A agricultura como projeto de paisagem
Na sua exploração agrícola no “bairro” ribatejano, a Landscape Farm, Jorge pratica aquilo a que chama “agricultura de paisagem”: um sistema agroecológico, sustentável e integrado, onde cada elemento — planta, animal, ser humano ou pedra — tem um papel essencial. Nos cerca de 20 hectares, dos quais dez estão em produção, nada é deixado ao acaso.
O modelo é biológico e certificado, mas vai além do selo: é um compromisso como passado, o presente e o futuro da terra. Jorge cultiva hortícolas sazonais, leguminosas, fruta, aromáticas, ovos, mel, azeite com DOP e transformados como pão artesanal, pesto, tomate seco ao sol ou empadas vegetarianas e de frango. A produção é escoada em cabazes entre Santarém, lojas gourmet e mercados. São mais de 100 produtos frescos e 50 transformados — tudo feito com paixão. Mas, antes de vender, Jorge consome. “Qualquer agricultor tem de comer o que produz, ou algo está errado”, diz com frontalidade. Já recebeu vários prémios, como o Prémio Europeu da Proteção da Natureza (2023) e o Prémio Nacional de Produtor Artesanal (2024), pela revista Vinhos.

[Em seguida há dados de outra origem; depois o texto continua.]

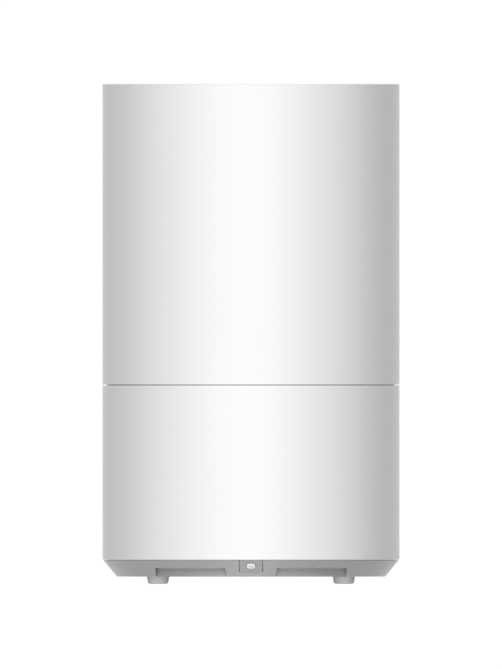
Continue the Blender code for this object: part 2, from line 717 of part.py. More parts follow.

Para o futuro, sonha com uma escola de agricultura mediterrânica para pessoas que queiram começar esta aventura e não saibam como. A quinta também está aberta para visitas, provas de azeite e outras iguarias, e são sempre momentos de grande aprendizagem muito bem passados.
“O campo é o meu Serengeti”
A vida agrícola trouxe-lhe alegrias simples e profundas: o horizonte aberto, o toque de uma égua, o zumbido das abelhas, o canto dos pássaros, o respeito pela memória da paisagem. Os desafios — as geadas, os javalis, o calor abrasador ou o frio das podas — são enfrentados com perseverança, humildade e sem dramas.
Nunca se arrependeu. Pelo contrário, cada dia reforça a certeza de que fez a escolha certa. Hoje, a Landscape Farm já tem nove pessoas a trabalhar.
Quando lhe pedem uma mensagem para quem deseja começar a cultivar, responde com a frontalidade de quem conhece bem a dureza da terra: viver no campo ou viver do campo são coisas diferentes. Quem quiser seguir este caminho deve primeiro senti-lo na pele — e na alma.